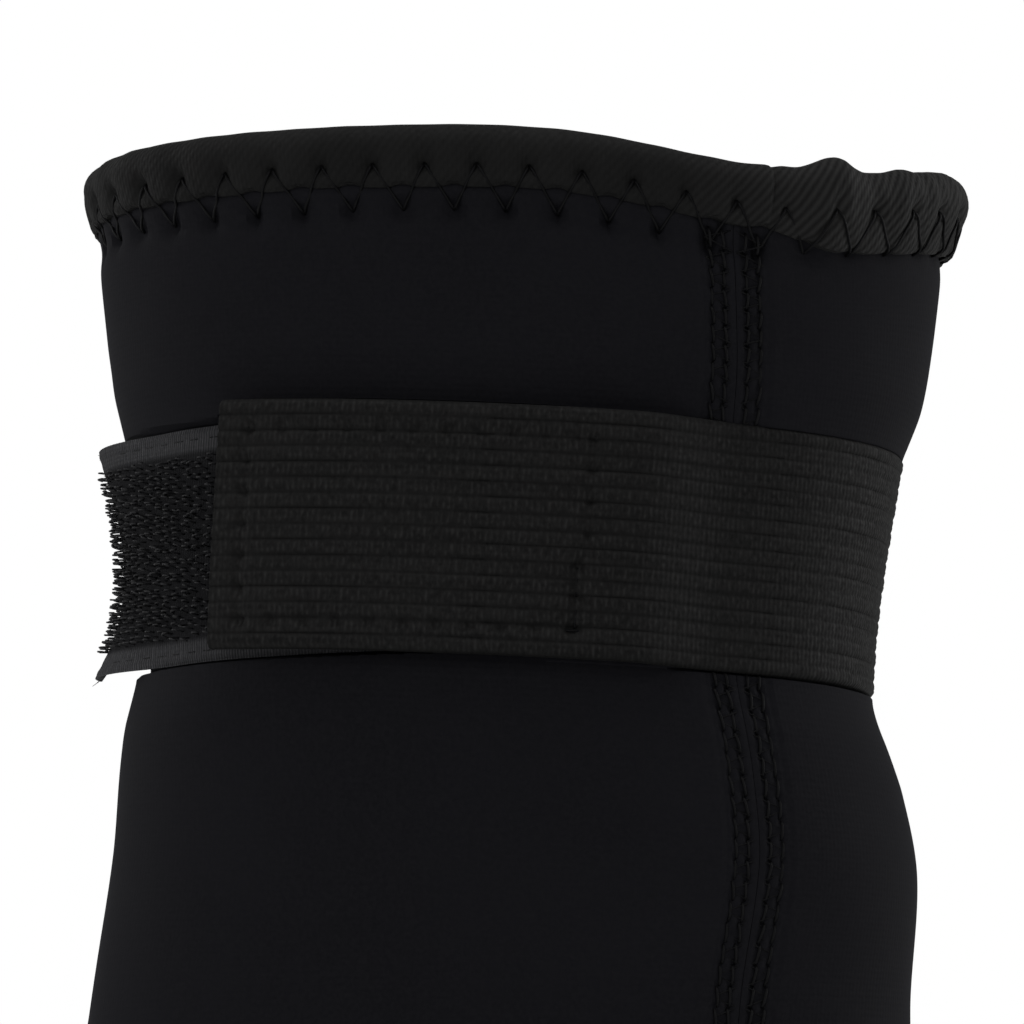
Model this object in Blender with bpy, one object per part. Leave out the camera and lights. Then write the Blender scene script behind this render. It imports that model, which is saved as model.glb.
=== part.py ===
"""Wrist support brace: a neoprene sleeve with a thumb opening and an elastic hook-and-loop strap.

The sleeve stands on its hand end, with its forearm end up. +X is the little-finger side, -X the
thumb side, and -Y the front, where the strap is fastened. The origin is at the middle of the base.
Angles go round the sleeve from +X: -90 degrees is the front, 180 the thumb side, 90 the back.
An "offset" is a distance outwards from the sleeve's nominal outer surface.
"""
import math

import bmesh
import bpy
from mathutils import Vector

MM = 0.001

# The sleeve's outline: height, thumb side, little-finger side, half depth.
SLEEVE_STATIONS = (
    (0.0 * MM, -42.5 * MM, 41.0 * MM, 21.5 * MM),
    (30.0 * MM, -44.7 * MM, 40.8 * MM, 22.0 * MM),
    (53.0 * MM, -41.4 * MM, 39.8 * MM, 23.5 * MM),
    (67.0 * MM, -39.2 * MM, 40.7 * MM, 24.4 * MM),
    (76.0 * MM, -38.5 * MM, 39.2 * MM, 24.7 * MM),
    (85.0 * MM, -37.3 * MM, 36.6 * MM, 25.0 * MM),
    (108.0 * MM, -38.6 * MM, 39.5 * MM, 26.2 * MM),
    (118.0 * MM, -40.2 * MM, 42.2 * MM, 27.2 * MM),
    (137.0 * MM, -41.8 * MM, 44.7 * MM, 29.0 * MM),
)
SLEEVE_LENGTH = 137.0 * MM
OVAL_POWER = 2.3            # 2 is an ellipse, more is boxier
RIM_SAG = 3.7 * MM          # how far the forearm rim dips, most of all beside the front seam
RIM_SAG_ANGLE = -42.0
RIM_SAG_SPREAD = 30.0       # degrees
PANEL_THICKNESS = 3.2 * MM
GAP = 0.3 * MM              # left between pieces that touch

# The front seam's angle at three heights; the back seam mirrors it.
SEAM_STATIONS = ((0.0, -40.5), (60.0 * MM, -41.7), (85.0 * MM, -43.0), (137.0 * MM, -53.0))
SEAM_ROW_OFFSET = 1.9 * MM  # from the seam's line to the middle of each thread row
SEAM_ROW_WIDTH = 1.7 * MM
SEAM_DIP = 0.6 * MM         # how far the thread pulls the panel's edge in
SEAM_DIP_WIDTH = 2.9 * MM

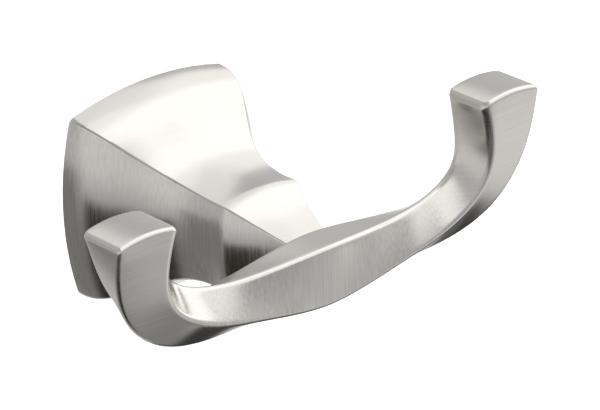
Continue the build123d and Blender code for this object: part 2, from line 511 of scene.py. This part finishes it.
def postRings():
    bow, wall, ridge = post["bow"], post["wall"], post["ridgeRadius"]
    rings = []
    for share in post["hollowShares"]:
        reach = share * post["hollowReach"]
        wide = bellWidth(reach)
        high = postHeight(wide)
        rings.append(cushionRing(wide - wall, high - wall, bow, reach, post["hollowCorner"]))
    for step in range(post["bellSections"] + 1):
        reach, wide = bellAt(step / post["bellSections"])
        rounder = max(1 - reach / post["rimCornerReach"], 0) ** 2
        corner = between(ridge, post["rimCorner"], rounder)
        rings.append(cushionRing(wide, postHeight(wide), bow, reach, corner))
    sags = (0, *post["noseSags"], 0)
    for step in range(1, post["noseSections"] + 1):
        share = step / post["noseSections"]
        sag = noseValue(sags, share)
        wide = between(post["neck"][0], post["nose"][0], share) - sag
        high = between(post["neck"][1], post["nose"][1], share) - sag
        bowNow = between(bow, post["noseBow"], share)
        reach = between(post["neckReach"], post["noseReach"], share)
        rings.append(cushionRing(wide, high, bowNow, reach, ridge))
    return softenCrease(rings)


def softenCrease(rings):
    # the crease at the neck is rounded off between a section before it and one after
    neck, reach = post["neckReach"], post["creaseReach"]
    sharp = rings[len(post["hollowShares"]) + post["bellSections"]]
    before = [ring for ring in rings if ring[0][1] > -neck + reach]
    after = [ring for ring in rings if ring[0][1] < -neck - reach]
    crease = []
    for share in post["creaseShares"]:
        ring = []
        for start, corner, end in zip(before[-1], sharp, after[0]):
            ring.append(alongBezier([Vector(start), Vector(corner), Vector(end)], share))
        crease.append(ring)
    return before + crease + after


def addLip():
    # the lip at the top of the hollow, whose lower face leans as the bracket's leg does
    deselectAll()
    start, end = fixings["lipReach"]
    low, high = fixings["lipLevel"]
    bpy.ops.mesh.primitive_cube_add(size=mm, location=(0, 0, 0))
    lip = bpy.context.object
    bpy.ops.object.mode_set(mode="EDIT")
    bpy.ops.transform.resize(value=(fixings["lipWidth"], end - start, high - low))
    middle = Vector((0, -(start + end) / 2, (low + high) / 2))
    bpy.ops.transform.translate(value=middle * mm)
    bpy.ops.mesh.select_mode(type="VERT")
    bpy.ops.mesh.select_all(action="DESELECT")
    drawn = bmesh.from_edit_mesh(lip.data)
    for vertex in drawn.verts:
        vertex.select = vertex.co.y < middle.y * mm and vertex.co.z < middle.z * mm
    drawn.select_flush(True)
    rise = (end - start) * math.tan(math.radians(fixings["lipLean"]))
    bpy.ops.transform.translate(value=(0, 0, rise * mm))
    bpy.ops.object.mode_set(mode="OBJECT")
    return lip


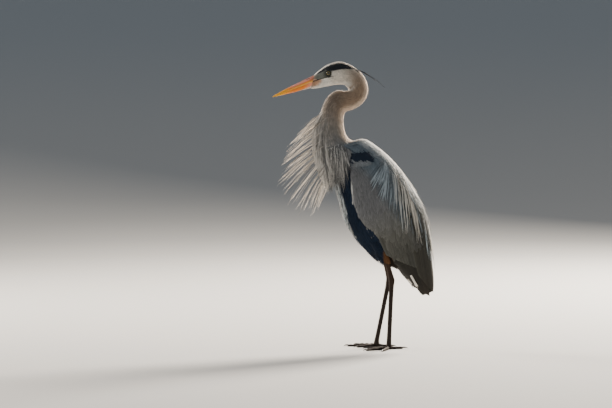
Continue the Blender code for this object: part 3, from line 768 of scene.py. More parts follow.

■ Exercise aim
Copy all of the data exactly.

■ Result of this task
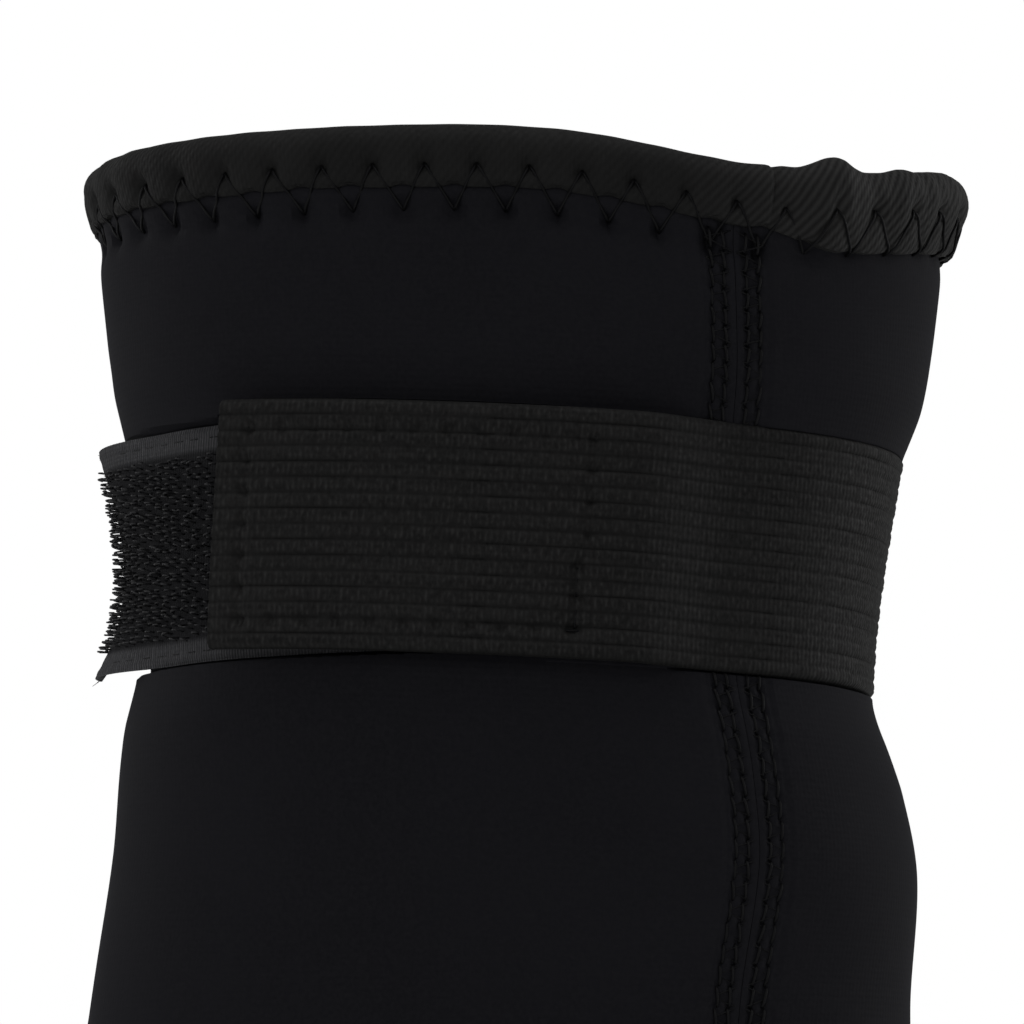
Model this object in Blender with bpy, one object per part. Leave out the camera and lights. Then write the Blender scene script behind this render. It imports that model, which is saved as model.glb.
=== part.py ===
"""Wrist support brace: a neoprene sleeve with a thumb opening and an elastic hook-and-loop strap.

The sleeve stands on its hand end, with its forearm end up. +X is the little-finger side, -X the
thumb side, and -Y the front, where the strap is fastened. The origin is at the middle of the base.
Angles go round the sleeve from +X: -90 degrees is the front, 180 the thumb side, 90 the back.
An "offset" is a distance outwards from the sleeve's nominal outer surface.
"""
import math

import bmesh
import bpy
from mathutils import Vector

MM = 0.001

# The sleeve's outline: height, thumb side, little-finger side, half depth.
SLEEVE_STATIONS = (
    (0.0 * MM, -42.5 * MM, 41.0 * MM, 21.5 * MM),
    (30.0 * MM, -44.7 * MM, 40.8 * MM, 22.0 * MM),
    (53.0 * MM, -41.4 * MM, 39.8 * MM, 23.5 * MM),
    (67.0 * MM, -39.2 * MM, 40.7 * MM, 24.4 * MM),
    (76.0 * MM, -38.5 * MM, 39.2 * MM, 24.7 * MM),
    (85.0 * MM, -37.3 * MM, 36.6 * MM, 25.0 * MM),
    (108.0 * MM, -38.6 * MM, 39.5 * MM, 26.2 * MM),
    (118.0 * MM, -40.2 * MM, 42.2 * MM, 27.2 * MM),
    (137.0 * MM, -41.8 * MM, 44.7 * MM, 29.0 * MM),
)
SLEEVE_LENGTH = 137.0 * MM
OVAL_POWER = 2.3            # 2 is an ellipse, more is boxier
RIM_SAG = 3.7 * MM          # how far the forearm rim dips, most of all beside the front seam
RIM_SAG_ANGLE = -42.0
RIM_SAG_SPREAD = 30.0       # degrees
PANEL_THICKNESS = 3.2 * MM
GAP = 0.3 * MM              # left between pieces that touch

# The front seam's angle at three heights; the back seam mirrors it.
SEAM_STATIONS = ((0.0, -40.5), (60.0 * MM, -41.7), (85.0 * MM, -43.0), (137.0 * MM, -53.0))
SEAM_ROW_OFFSET = 1.9 * MM  # from the seam's line to the middle of each thread row
SEAM_ROW_WIDTH = 1.7 * MM
SEAM_DIP = 0.6 * MM         # how far the thread pulls the panel's edge in
SEAM_DIP_WIDTH = 2.9 * MM

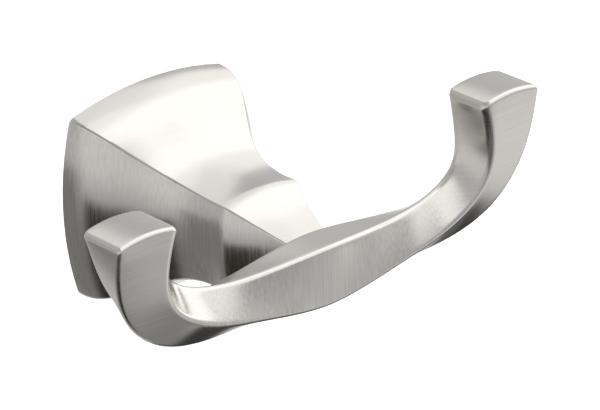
Continue the build123d and Blender code for this object: part 2, from line 511 of scene.py. This part finishes it.
def postRings():
    bow, wall, ridge = post["bow"], post["wall"], post["ridgeRadius"]
    rings = []
    for share in post["hollowShares"]:
        reach = share * post["hollowReach"]
        wide = bellWidth(reach)
        high = postHeight(wide)
        rings.append(cushionRing(wide - wall, high - wall, bow, reach, post["hollowCorner"]))
    for step in range(post["bellSections"] + 1):
        reach, wide = bellAt(step / post["bellSections"])
        rounder = max(1 - reach / post["rimCornerReach"], 0) ** 2
        corner = between(ridge, post["rimCorner"], rounder)
        rings.append(cushionRing(wide, postHeight(wide), bow, reach, corner))
    sags = (0, *post["noseSags"], 0)
    for step in range(1, post["noseSections"] + 1):
        share = step / post["noseSections"]
        sag = noseValue(sags, share)
        wide = between(post["neck"][0], post["nose"][0], share) - sag
        high = between(post["neck"][1], post["nose"][1], share) - sag
        bowNow = between(bow, post["noseBow"], share)
        reach = between(post["neckReach"], post["noseReach"], share)
        rings.append(cushionRing(wide, high, bowNow, reach, ridge))
    return softenCrease(rings)


def softenCrease(rings):
    # the crease at the neck is rounded off between a section before it and one after
    neck, reach = post["neckReach"], post["creaseReach"]
    sharp = rings[len(post["hollowShares"]) + post["bellSections"]]
    before = [ring for ring in rings if ring[0][1] > -neck + reach]
    after = [ring for ring in rings if ring[0][1] < -neck - reach]
    crease = []
    for share in post["creaseShares"]:
        ring = []
        for start, corner, end in zip(before[-1], sharp, after[0]):
            ring.append(alongBezier([Vector(start), Vector(corner), Vector(end)], share))
        crease.append(ring)
    return before + crease + after


def addLip():
    # the lip at the top of the hollow, whose lower face leans as the bracket's leg does
    deselectAll()
    start, end = fixings["lipReach"]
    low, high = fixings["lipLevel"]
    bpy.ops.mesh.primitive_cube_add(size=mm, location=(0, 0, 0))
    lip = bpy.context.object
    bpy.ops.object.mode_set(mode="EDIT")
    bpy.ops.transform.resize(value=(fixings["lipWidth"], end - start, high - low))
    middle = Vector((0, -(start + end) / 2, (low + high) / 2))
    bpy.ops.transform.translate(value=middle * mm)
    bpy.ops.mesh.select_mode(type="VERT")
    bpy.ops.mesh.select_all(action="DESELECT")
    drawn = bmesh.from_edit_mesh(lip.data)
    for vertex in drawn.verts:
        vertex.select = vertex.co.y < middle.y * mm and vertex.co.z < middle.z * mm
    drawn.select_flush(True)
    rise = (end - start) * math.tan(math.radians(fixings["lipLean"]))
    bpy.ops.transform.translate(value=(0, 0, rise * mm))
    bpy.ops.object.mode_set(mode="OBJECT")
    return lip


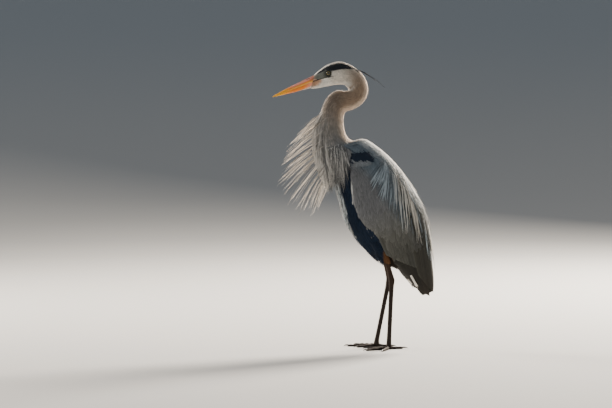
Continue the Blender code for this object: part 3, from line 768 of scene.py. More parts follow.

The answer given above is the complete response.